In the present study, the correct folding and anti-tumor activity of the immunotoxin was confirmed by ELISA and MTT assay. The results of ELISA showed that the refolded immunotoxin recognizes A431 cells with high affinity (OD50% = 0.504 µg.mL-1). Our results were in agreements with several other previous studies. Alderson and colleagues (2009) have developed an anti-CD22 immunotoxin which has high affinity to its target (26). Chandramohan et al. (2014) reported that anti-EGFRwt and EGFRvIII recognize their target with high affinity (27). In this study, the results of MTT showed that our immunotoxin has a high capability to inhibit EGFR positive tumor cells with an IC50 around 250 ng.mL-1 compared to the huscFv with IC50 around 2 µg.mL-1. These data revealed that the immunotoxin was more effective than huscFv in the inhibition of the EGFR-over-expressing A431 cell line.
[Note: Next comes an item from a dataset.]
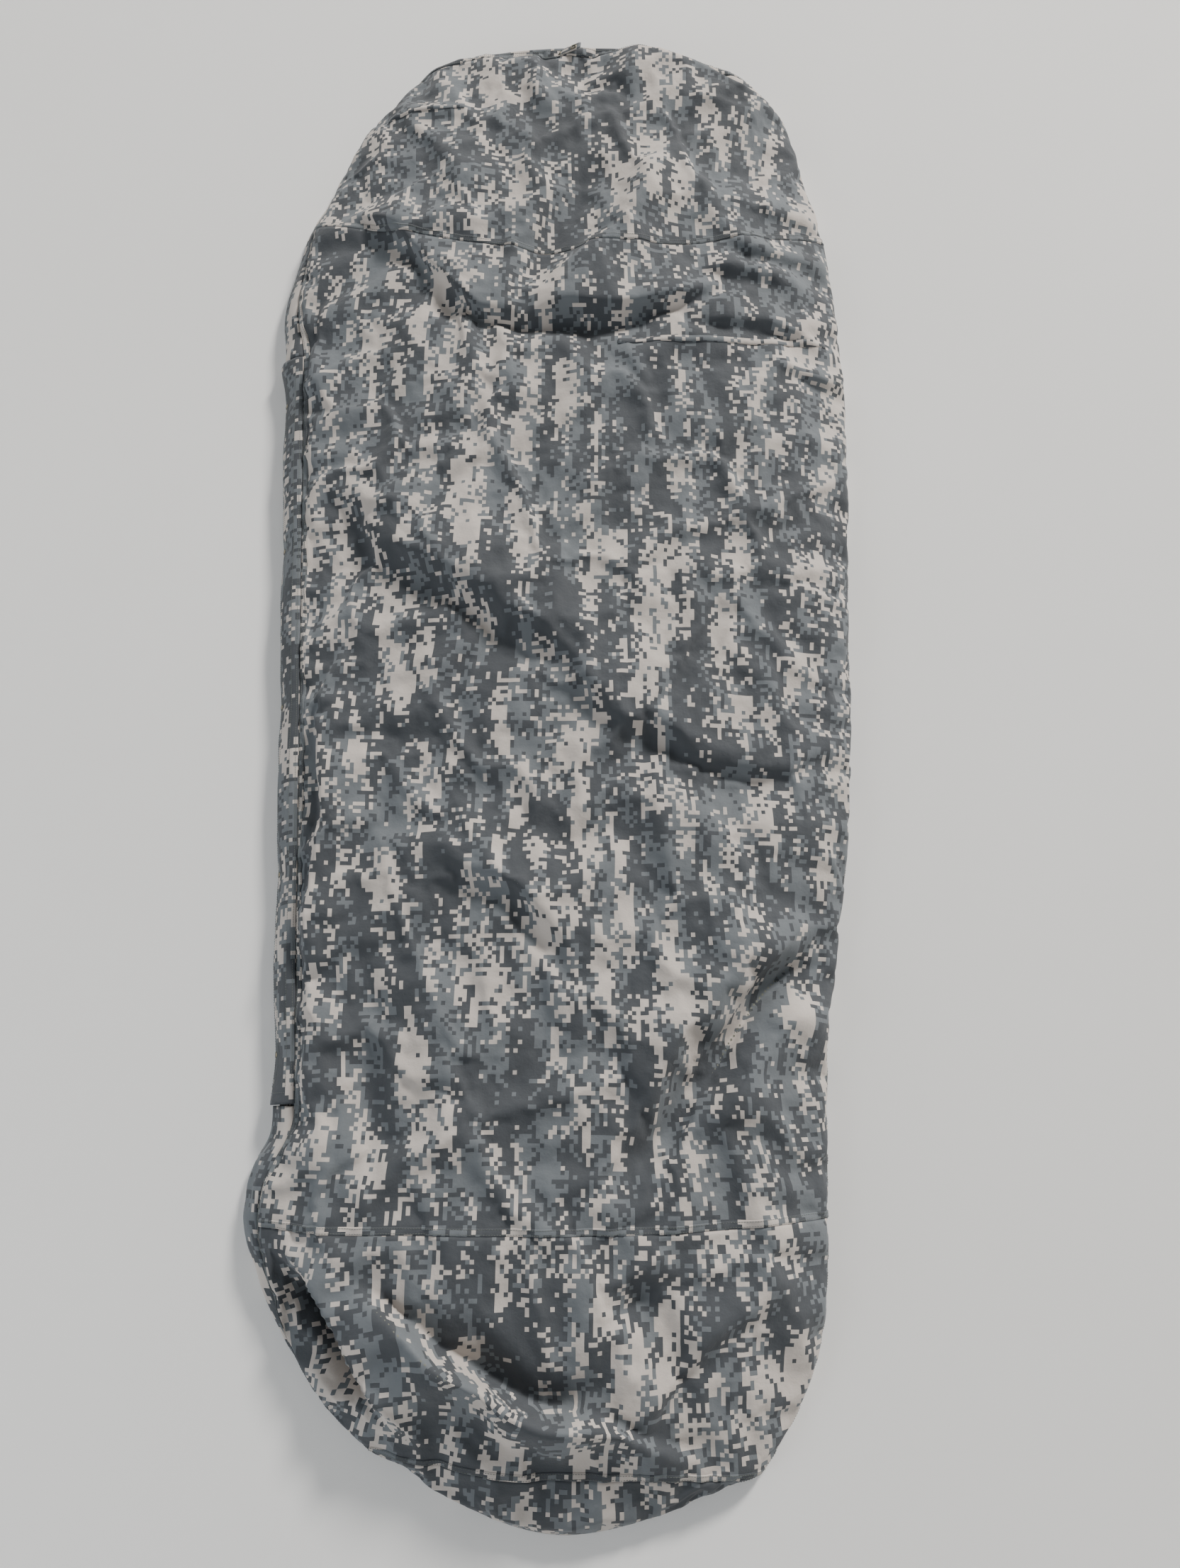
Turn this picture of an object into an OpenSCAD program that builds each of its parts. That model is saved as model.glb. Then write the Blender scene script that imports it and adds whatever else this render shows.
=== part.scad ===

This finding is not surprising because PE based on immunotoxins induce cell death by inhibition of the protein synthesis via ADP-ribosylation of the EF2. Our results were inconsistent with the several previous studies. Lv et al. (2015) produced an anti-EpCAM immunotoxin and reported that scFv2A9-PE immunotoxin with an IC50 of 50 pM show growth inhibition on EpCAM positive cells (22). In 2013, Chandramohan et al. have reported that D2C7-(scdsFv)-PE38KDEL immunotoxins show IC50 of 0.18 to 2.5 ng.mL-1 on cells expressing EGFRwt (27). Krietman et al. (2011) have also reported that anti-CD22 immunotoxin has a high growth inhibition effect on the CD22 positive cells with IC50 of 2-30 ng.mL-1 (28).

In conclusion, the results of this study showed that huscFv-PE-40 immunotoxin developed in this study have the binding affinity and proliferation inhibitory effect on EGFR-over-expressing A431 cell line. This immunotoxin could be considered as a potential alternative tool for the treatment of the cancers that over-express EGFR marker.